La troisième classe sociale concerne les cadres dirigeants des partis politiques. Parlons d’abord du « système cadeau ». Les systèmes d’échange dans la société burundaise, sont particulièrement développés. Le cadeau, qu’il intervienne à des dates périodiques comme le Nouvel An, ou à certaines périodes de la vie comme le mariage, la naissance, l’anniversaire, sortie d’hôpital, décès constitue une pratique sociale souvent incontournable. Il s’inscrit également dans une logique d’interaction et de réciprocité fondée sur à la fois sur l’obligation de restitution et l’équilibre de la dette. Le cadeau sert ainsi de lubrifiant des relations sociales, mais également d’instrument de mesure de la qualité de la relation entre donateur et donataire.
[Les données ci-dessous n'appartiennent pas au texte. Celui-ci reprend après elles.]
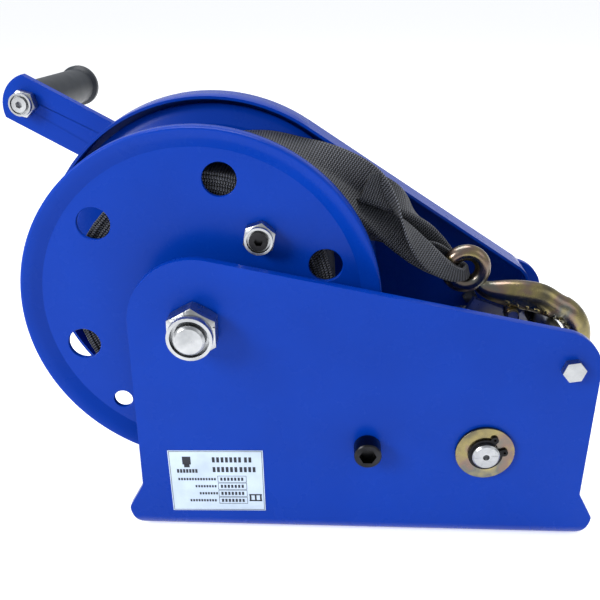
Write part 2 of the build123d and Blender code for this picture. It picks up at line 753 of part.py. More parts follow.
END_CORNER = 11.0
END_BULGE = 8.0
ARM_EYE_R = 25.0
SPINDLE_R = 6.0
HUB_R_CRANK = 20.0
with BuildPart() as crank_arm:
    with BuildSketch(arm_plane(ARM_ROOT, 0)):
        top = ARM_OFFSET + ARM_WIDTH / 2
        bottom = ARM_OFFSET - ARM_WIDTH / 2
        corner_x = ARM_LENGTH + END_CORNER
        with BuildLine():
            Line((0, top), (corner_x, top))
            ThreePointArc((corner_x, top), (corner_x + END_BULGE, ARM_OFFSET), (corner_x, bottom))
            Line((corner_x, bottom), (0, bottom))
            Line((0, bottom), (0, top))
        make_face()
        Circle(ARM_EYE_R)
        with Locations((0, ARM_OFFSET)):
            Circle(ARM_WIDTH / 2)
        with Locations((ARM_LENGTH, ARM_OFFSET)):
            Circle(SPINDLE_R, mode=Mode.SUBTRACT)
    extrude(amount=ARM_T)
    with BuildSketch(side(ARM_HUB_Y - 20, CRANK)):
        Circle(HUB_R_CRANK)
    extrude(amount=-60, mode=Mode.SUBTRACT)
save(crank_arm, "crank_arm")
save(ring(CRANK, HUB_R_CRANK, THREAD_R, *HUB_Y), "crank_hub")
save(ring(CRANK, 15.0, THREAD_R, HUB_Y[1], HUB_Y[1] + 3), "crank_washer")
save(lock_nut(far_side(HUB_Y[1] + 3, CRANK), 16, 24, THREAD_R), "crank_nut")

GRIP_GAP = 0.6
SPINDLE_OUT = 13.0
HEAD_POCKET = 7.0
head_seat = ARM_T + GRIP_GAP + GRIP_LENGTH - HEAD_POCKET
with BuildPart() as grip_spindle:
    with BuildSketch(arm_plane(ARM_END, -SPINDLE_OUT)):
        Circle(SPINDLE_R)
    extrude(amount=SPINDLE_OUT + head_seat)
    with BuildSketch(arm_plane(ARM_END, head_seat)):
        Circle(9.0)
    extrude(amount=HEAD_POCKET - 1)
    with BuildSketch(arm_plane(ARM_END, -SPINDLE_OUT)):
        RegularPolygon(hexagon(5), 6)
    extrude(amount=4, mode=Mode.SUBTRACT)
save(grip_spindle, "grip_spindle")

arm_seat = Plane(origin=ARM_END, x_dir=ARM_DIR, z_dir=ARM_OUT * -1)
save(lock_nut(arm_seat, 12, 19, SPINDLE_R, twist=12), "grip_nut")

grip_start = ARM_T + GRIP_GAP
grip_end = grip_start + GRIP_LENGTH
GRIP_BORE = SPINDLE_R + 0.08
POCKET_R = 9.3
with BuildPart() as grip:
    with BuildSketch(Plane(origin=ARM_END, x_dir=ARM_DIR, z_dir=ARM_DIR.cross(ARM_OUT))):
        with BuildLine():
            Polyline(
                (GRIP_BORE, grip_start),
                (GRIP_R - 1, grip_start),
                (GRIP_R, grip_start + 1.2),
                (GRIP_R, grip_end - 9),
                (GRIP_R + 2.6, grip_end - 5.5),
                (GRIP_R + 2.6, grip_end - 1.5),
                (GRIP_R + 1.2, grip_end),
                (POCKET_R, grip_end),
                (POCKET_R, grip_end - 7.4),
                (GRIP_BORE, grip_end - 7.4),
                close=True,
            )
        make_face()
    revolve(axis=Axis(ARM_END, ARM_OUT))
save(grip, "grip")

# ---- hook: forged eye, neck, bowl and point, with two cheeks for the latch --------------------------------
EYE = (70.0, 178.0)
EYE_R = 11.6
EYE_WIRE_R = 5.5
BOWL = (126.0, 126.5)
BOWL_R = 26.6
BOWL_HALF = 8.8
HOOK_HALF_T = 8.5
CROWN_ANGLE = 60.0
POINT_R = 5.5
TIP_R = 5.6
POINT_ANGLE = 203.0
LATCH_PIVOT = (104.0, 146.2)
LATCH_RIVET_R = 2.0
CHEEK_Y = (2.2, 4.2)


def hook_section(point, angle, across, thick):
    """One ellipse across the hook's spine, whose direction is an angle in the XZ plane."""
    turn = math.radians(angle)
    forward = Vector(math.cos(turn), 0, math.sin(turn))
    place = Plane(origin=(point[0], HOOK_Y, point[1]), x_dir=(0, 1, 0), z_dir=forward)
    with BuildSketch(place) as section:
        Ellipse(thick, across)
    return section.sketch.face()


NECK = [
    hook_section(polar(BOWL, BOWL_R, CROWN_ANGLE), 150, BOWL_HALF, HOOK_HALF_T),
    hook_section((128.5, 154.3), 168, 10.4, HOOK_HALF_T),
    hook_section((118.0, 157.8), 175, 10.7, HOOK_HALF_T),
    hook_section((108.0, 159.3), 179, 10.2, HOOK_HALF_T),
    hook_section((98.0, 160.6), 172, 9.0, 8.0),
    hook_section((90.0, 162.0), 160, 7.4, 6.8),
    hook_section(polar(EYE, EYE_R - 1.5, -43), 137, 4.6, 4.9),
]
POINT = [
    hook_section(polar(BOWL, BOWL_R, 270), 180, BOWL_HALF, HOOK_HALF_T),
    hook_section(polar(BOWL, BOWL_R - 0.6, 248), 158, 8.2, 7.6),
    hook_section(polar(BOWL, BOWL_R - 1.0, 226), 136, 6.8, 6.6),
    hook_section(polar(BOWL, BOWL_R, POINT_ANGLE), 108, POINT_R, POINT_R),
]
tip_x, tip_z = polar(BOWL, BOWL_R, POINT_ANGLE)
with BuildPart() as bowl:
    with BuildSketch(Plane(origin=(BOWL[0], HOOK_Y, BOWL[1]), x_dir=(0, 0, -1), z_dir=(-1, 0, 0))):
        with Locations((BOWL_R, 0)):
            Ellipse(BOWL_HALF, HOOK_HALF_T)
    revolve(
        axis=Axis((BOWL[0], HOOK_Y, BOWL[1]), (0, -1, 0)), revolution_arc=90 + CROWN_ANGLE
    )
with BuildPart() as neck:
    loft(NECK)
with BuildPart() as point:
    loft(POINT)
with BuildPart() as hook:
    add(bowl.part)
    add(neck.part)
    add(point.part)
    with Locations((tip_x, HOOK_Y, tip_z)):
        Sphere(TIP_R)
    with BuildSketch(Plane(origin=(EYE[0], HOOK_Y, EYE[1]), x_dir=(1, 0, 0), z_dir=(0, 0, 1))):
        with Locations((EYE_R, 0)):
            Circle(EYE_WIRE_R)
    revolve(axis=shaft_axis(EYE))
    with BuildSketch(side(HOOK_Y - CHEEK_Y[1], LATCH_PIVOT)):
        Circle(4.5)
        with Locations((0, 4.5)):
            Rectangle(9, 9)
    extrude(amount=-2 * CHEEK_Y[1])
    with BuildSketch(side(HOOK_Y - CHEEK_Y[0], LATCH_PIVOT)):
        Circle(5.6)
    extrude(amount=-2 * CHEEK_Y[0], mode=Mode.SUBTRACT)
    with BuildSketch(side(HOOK_Y - CHEEK_Y[1], LATCH_PIVOT)):
        Circle(LATCH_RIVET_R)
    extrude(amount=-2 * CHEEK_Y[1], mode=Mode.SUBTRACT)
save(hook, "hook")

LATCH_T = 1.6
LATCH_Y = CHEEK_Y[1] + 0.25
LATCH_LENGTH = 27.5
LATCH_DIR = Vector(6.5, 0, -27.2)


def latch_plane(y):
    """A plane facing the near side at a Y station, local x along the latch, local y inwards."""
    return Plane(
        origin=(LATCH_PIVOT[0], y, LATCH_PIVOT[1]), x_dir=LATCH_DIR, z_dir=(0, -1, 0)
    )


LATCH_OUTLINE = [(0, 4.4), (LATCH_LENGTH, 1.2), (LATCH_LENGTH, -1.2), (8, -4.4), (0, -4.4)]
LATCH_INSIDE = [
    (0, 8),
    (LATCH_LENGTH + 3, 8),
    (LATCH_LENGTH + 3, 1.3),
    (LATCH_LENGTH, 0.6),
    (8, -2.6),
    (0, -4.2),
]
with BuildPart() as hook_latch:
    with BuildSketch(latch_plane(HOOK_Y - LATCH_Y - LATCH_T)):
        with BuildLine():
            Polyline(*LATCH_OUTLINE, close=True)
        make_face()
        Circle(4.4)
        Circle(LATCH_RIVET_R + RUNNING, mode=Mode.SUBTRACT)
    extrude(amount=-2 * (LATCH_Y + LATCH_T))
    with BuildSketch(latch_plane(HOOK_Y - LATCH_Y)):
        with BuildLine():
            Polyline(*LATCH_INSIDE, close=True)
        make_face()
        Circle(7.6)
    extrude(amount=-2 * LATCH_Y, mode=Mode.SUBTRACT)
save(hook_latch, "hook_latch")

with BuildPart() as latch_rivet:
    with BuildSketch(side(HOOK_Y - 7.6, LATCH_PIVOT)):
        Circle(3.4)
    extrude(amount=-1.4)
    with BuildSketch(side(HOOK_Y + 6.2, LATCH_PIVOT)):
        Circle(3.4)
    extrude(amount=-1.4)
    with BuildSketch(side(HOOK_Y - 6.2, LATCH_PIVOT)):
        Circle(LATCH_RIVET_R)
    extrude(amount=-12.4)
save(latch_rivet, "latch_rivet")

with BuildPart() as latch_spring:
    with BuildLine() as turns:
        spring_start = (LATCH_PIVOT[0], HOOK_Y - 1.5, LATCH_PIVOT[1])
        Helix(1.2, 3.0, 2.9, center=spring_start, direction=(0, 1, 0))
    with BuildSketch(Plane(origin=turns.line @ 0, z_dir=turns.line % 0)):
        Circle(0.45)
    sweep(is_frenet=True)
save(latch_spring, "latch_spring")

# ---- strap from the drum to the hook: a bunched tail with a loop through the eye -------------------------
TAIL_TOP = [
    polar(DRUM, 93.4, 104),
    (-106.0, 257.4),
    (-71.0, 263.5),
    (-43.0, 248.0),
    (-16.6, 229.6),
    (10.0, 213.0),
    (34.0, 199.5),
    (48.0, 192.5),
]
TAIL_UNDER = [
    (44.5, 171.0),
    (28.0, 183.0),
    (4.0, 204.0),
    (-20.0, 224.5),
    (-46.0, 243.5),
    (-71.0, 257.6),
    (-104.0, 254.2),
    polar(DRUM, 91.0, 104),
]
LOOP_R = 3.8
STRAND_OUTLINE = [
    (-14.0, 8.5),
    (0.0, 4.6),
    (3.5, 0.0),
    (0.0, -4.6),
    (-14.0, -9.5),
    (-28.0, -4.0),
    (-28.0, 6.0),
]
with BuildPart() as strap_tail:
    with BuildSketch(side(-40)):
        with BuildLine():
            Spline(*TAIL_TOP)
            Line(TAIL_TOP[-1], TAIL_UNDER[0])
            Spline(*TAIL_UNDER)
            Line(TAIL_UNDER[-1], TAIL_TOP[0])
        make_face()
    extrude(amount=-90)
    with BuildSketch(Plane.XY):
        with BuildLine():
            Polyline(
                (-140, STRAP_Y - 30.5),
                (-40, STRAP_Y - 30.5),
                (8, STRAP_Y - 24),
                (50, HOOK_Y - 13),
                (80, HOOK_Y - 13),
                (80, HOOK_Y + 13),
                (50, HOOK_Y + 13),
                (8, STRAP_Y + 24),
                (-40, STRAP_Y + 30.5),
                (-140, STRAP_Y + 30.5),
                close=True,
            )
        make_face()
    extrude(amount=300, mode=Mode.INTERSECT)
    for strand in (HOOK_Y - 12.6, HOOK_Y + 6.0):
        with BuildSketch(side(strand, EYE)):
            with BuildLine():
                Polyline(*STRAND_OUTLINE, close=True)
            make_face()
        extrude(amount=-6.6)
    with BuildSketch(side(HOOK_Y - 12.6, EYE)):
        with Locations((-0.6, 0)):
            Circle(LOOP_R)
    extrude(amount=-25.2)
save(strap_tail, "strap_tail")

# ---- rating plate on the near side, blank ----------------------------------------------------------------
LABEL = (-97.9, 41.9)
with BuildPart() as label_plate:
    with BuildSketch(side(-OUTER - 0.4, LABEL)):
        Rectangle(65, 50, rotation=1.4)
    extrude(amount=-0.4)
save(label_plate, "label_plate")
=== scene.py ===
import json
import math
import bmesh
import bpy
from mathutils import Matrix, Vector


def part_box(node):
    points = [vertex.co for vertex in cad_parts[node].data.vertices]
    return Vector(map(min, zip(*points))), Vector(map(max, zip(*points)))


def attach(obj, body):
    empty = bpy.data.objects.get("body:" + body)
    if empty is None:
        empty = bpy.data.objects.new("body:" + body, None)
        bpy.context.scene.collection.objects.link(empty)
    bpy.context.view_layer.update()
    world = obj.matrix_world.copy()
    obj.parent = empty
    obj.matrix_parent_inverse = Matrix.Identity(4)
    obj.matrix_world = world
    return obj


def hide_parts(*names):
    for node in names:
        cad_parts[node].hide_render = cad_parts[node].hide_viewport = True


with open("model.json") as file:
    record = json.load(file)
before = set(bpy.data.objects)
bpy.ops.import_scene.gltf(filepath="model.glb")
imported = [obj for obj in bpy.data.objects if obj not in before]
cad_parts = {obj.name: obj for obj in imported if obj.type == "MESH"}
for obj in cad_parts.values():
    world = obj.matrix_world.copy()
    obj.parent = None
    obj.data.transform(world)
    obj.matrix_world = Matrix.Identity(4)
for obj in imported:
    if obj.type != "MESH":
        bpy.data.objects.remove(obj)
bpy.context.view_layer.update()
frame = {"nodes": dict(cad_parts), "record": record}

NODES = frame["nodes"]
MM = 0.001


# ---- camera, floor and light -----------------------------------------------------------------
CAMERA_AT = Vector((-0.0248, -0.4959, 0.3716))
CAMERA_PITCH = math.radians(23.965)
CAMERA_YAW = math.radians(2.116)
LENS = 46.19

camera = bpy.data.objects.new("camera", bpy.data.cameras.new("camera"))
bpy.context.scene.collection.objects.link(camera)
camera.data.lens = LENS
camera.data.sensor_width = 36.0
camera.data.clip_start = 0.01
camera.location = CAMERA_AT
camera.rotation_euler = (math.pi / 2 - CAMERA_PITCH, 0.0, CAMERA_YAW)
bpy.context.scene.camera = camera
bpy.context.scene.view_settings.view_transform = "Standard"


def node_material(name):
    """An empty node material and its node tree's main shader."""
    material = bpy.data.materials.new(name)
    material.use_nodes = True
    return material, material.node_tree, material.node_tree.nodes["Principled BSDF"]


def add_node(tree, kind, **values):
    """A shader node with its properties and unlinked inputs set by name."""
    node = tree.nodes.new(kind)
    for key, value in values.items():
        if hasattr(node, key):
            setattr(node, key, value)
        else:
            node.inputs[key.replace("_", " ")].default_value = value
    return node


def noise(tree, scale, detail, roughness, vector):
    node = add_node(tree, "ShaderNodeTexNoise", Scale=scale, Detail=detail, Roughness=roughness)
    tree.links.new(vector, node.inputs["Vector"])
    return node.outputs["Fac"]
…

Cette dynamique sociale du cadeau a été de longue date instrumentalisée en tant que stratégie institutionnalisée d’approche des individus en position d’influence. Comme nous approchons les élections de 2015, les cadeaux, les lobbyings et les pots de vin sont souvent utilisés sein des partis politiques pour être sur la liste de candidats dans différentes élections. Ce n’est pas étonnants alors de constater que ceux qui ont plus milité et qui sont plus compétents, se retrouvent écartés ou sur la queue de listes. Ce qui engendre des mécontentements et par conséquent des défections.
En conclusion, comme le processus électoral est la clé de voûte de la démocratie, si influence électorale il y a, il en résulte que tout le système politique est affecté de façon négative. En outre, l’influence électorale en privant la compétition politique de sincérité, d’égalité des chances, de compétitivité, au sein des partis politiques vide la démocratie de son contenu réel, c’est-à-dire de son essence même. Elle devient donc une supercherie, une imposture au service d’intérêts-privés d’où la succession et l’ampleur des scandales financiers.
Jusqu’où le renforcement de l’appareil réglementaire peut-il être exigé sans nuire au libre jeu des partis?